During pre-sentence submissions, prosecutor Caroline Brookes said that Brother Down abused the first of these victims (an 11-year-old boy) in the winter of 1981 after the child injured himself playing hockey. Luring the child into his manual arts block office, Brother Down got the boy to strip so he could "massage" the boy's thigh, Ms Brookes said. During this "massage", Down touched the boy's testicles "on a number of occasions", Ms Brookes said.
Brother Down repeated the "massage" in his office a week later, this time rubbing the boy's penis and testicles, she said.
She said the boy was also assaulted in a tent on a camping trip, during which Brother Down was the only adult, when the child woke to find Down holding his penis.
Ms Brookes said that Brother Down similarly assaulted two other boys, while on school camping trips.
Down's defence lawyer told the court that a complaint about Down had been "dealt with" by the Christian Brothers in 1984. Down sought "counseling" from a priest in Sydney and had "rehabilitated" himself, the lawyer said.
Judge Andrew Stavrianou told Down that his sexual offences were very serious and that his actions had a devastating impact on the three young men.
In sentencing, the judge took into account Down's guilty plea and the fact that he had not used any brutality on the boys. Down was sentenced to 30 months jail (eligible for parole after 15 months).
Second jailing, 2008In July 2007, another Brother Down victim phoned Broken Rites. This victim then contacted the West Australian police sexual offences unit. Later, the police located a further victim of Brother Down.
Down pleaded guilty to both of these crimes and he appeared in the District Court on 24 October 24, 2008 for sentencing.
The court was told that Brother Down abused one of these victims during an unofficial weekend camp at which he was the only teacher. Down crept into the tent which his victim shared with three other boys, lay next to him, put his hand down the student's sleeping bag and fondled him before the boy rolled over the top of another child to get away.
A few weeks after molesting the student, Brother Down again sexually abused a different 10-year-old boy at a separate annual school camp.
The court was told that one family complained to the school and withdrew their son, prompting Down to seek counselling within the Christian Brothers community.
The other victim did not tell his parents about the sex abuse until 2007.
Down's defence lawyer told the court that Down had become eligible to be considered for parole during 2008 in relation to his previous sentence but the fresh charges meant he had not been able to complete the sex offender's treatment program, which would have been required before he could be released.
The lawyer said that Down had a very "religious" upbringing, and had wanted to be a Christian Brother since the age of seven.
The lawyer said that some of the counselling sought by Brother Down at the time of the crimes had turned out to be "from a Jesuit priest in which he [Brother Down] really went through a process of confessing and facing his sins, rather than counselling in a psychological sense".
The prosecutor told the court that Down had "exploited the complainants' youth, naivety, inexperience with life, and their vulnerability".

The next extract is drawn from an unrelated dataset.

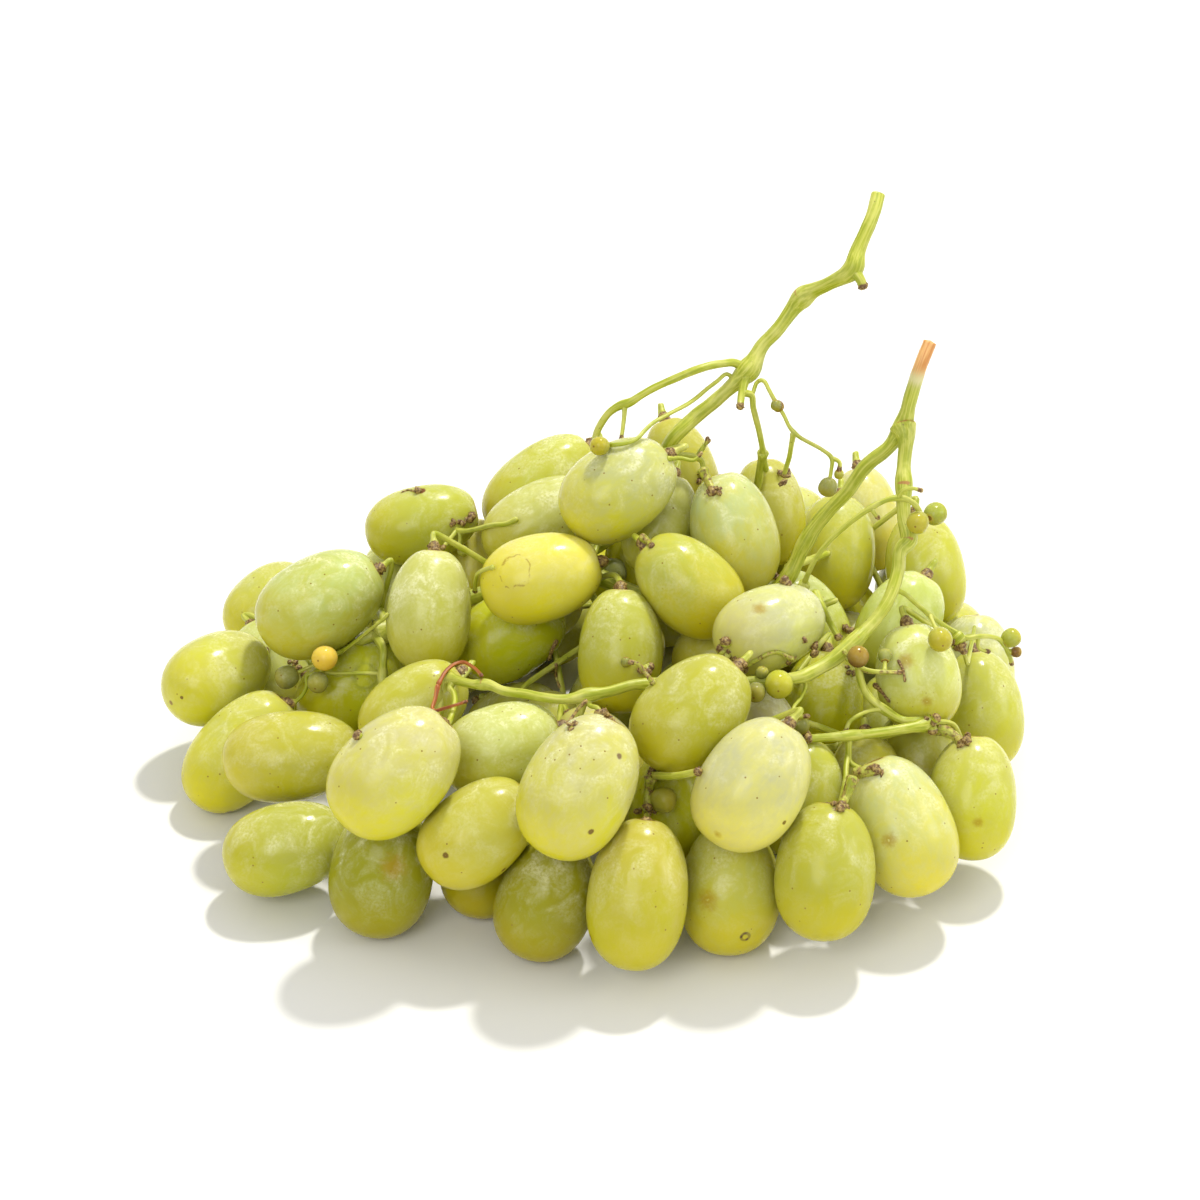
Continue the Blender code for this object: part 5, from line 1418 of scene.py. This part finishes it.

"They were very young boys, who should have looked to the offender as a role model, and as a person who should have kept them from harm's way whilst they were away from their parents, rather than one who ultimately put them at peril to satisfy his own needs," the prosecutor said.

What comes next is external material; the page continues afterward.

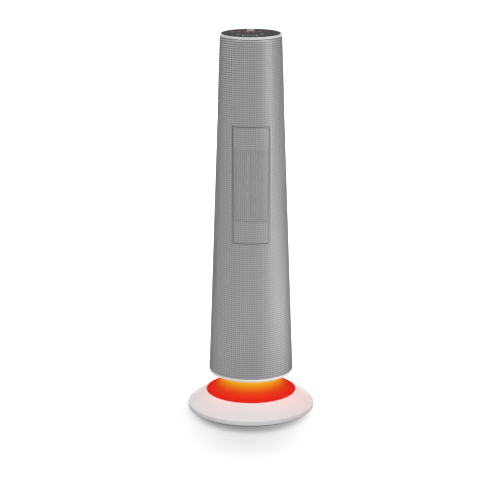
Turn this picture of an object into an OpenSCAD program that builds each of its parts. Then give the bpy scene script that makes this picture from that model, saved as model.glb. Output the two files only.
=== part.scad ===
// Tower ceramic heater that stands and swings on a round base with a glowing collar.
// Millimetres, +Z up. The origin is on the floor under the middle of the base, and the outlet faces -Y.

/* [Base] */
// Diameter of the base at its rim
base_d = 236; // [226:1:256]
// Height of the upright band round the rim
rim_h = 7.8; // [6:0.1:11]
// Diameter of the opening in the base shell, where the glowing collar starts
collar_d = 168; // [160:1:174]
// Height of the edge of that opening above the floor
collar_z = 32.7; // [30:0.1:38]
// Wall of the base shell
base_wall = 2.4; // [1.8:0.1:3.2]
// Thickness of the pan that closes the base underneath
pan_t = 2.5; // [2.2:0.1:4]
// How far the rubber feet stand out below the pan
foot_h = 1.5; // [1:0.1:3]
// Diameter of a rubber foot
foot_d = 16; // [12:1:20]
// Number of rubber feet, and of the screws that lie between them
foot_n = 5; // [3:1:7]
// Thickness of the steel ballast ring
ballast_t = 5; // [3:0.5:6]
// Bore of the gland that the mains lead comes in through
lead_bore_d = 7.4; // [6.4:0.1:8.4]

/* [Glowing collar] */
// Diameter of the collar at its neck, under the tower
neck_d = 80; // [74:1:88]
// Wall of the collar
glow_t = 2; // [1.6:0.1:2.6]
// Curve of the collar's flare, where 1 is a plain cone
flare_power = 1.42; // [1.2:0.02:1.8]
// Number of light chips under the collar
chip_n = 24; // [12:1:30]

/* [Tower] */
// Height of the whole heater
total_h = 705.4; // [690:0.2:760]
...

One of the victims claimed that the abuse had a devastating and life-long impact on him, the prosecutor said.
In sentencing Down, Judge Troy Sweeney said that, despite a large amount of time passing, Down deserved additional punishment for the additional crimes.
Down was sentenced to six months jail on the first charge and four months on the second. The total of 10 months jail was to be served on top of Down's previous 30-months term. He would still be eligible for parole.
The maximum penalty for indecent dealing, according to West Australian law at the time the crimes were committed, is seven years jail.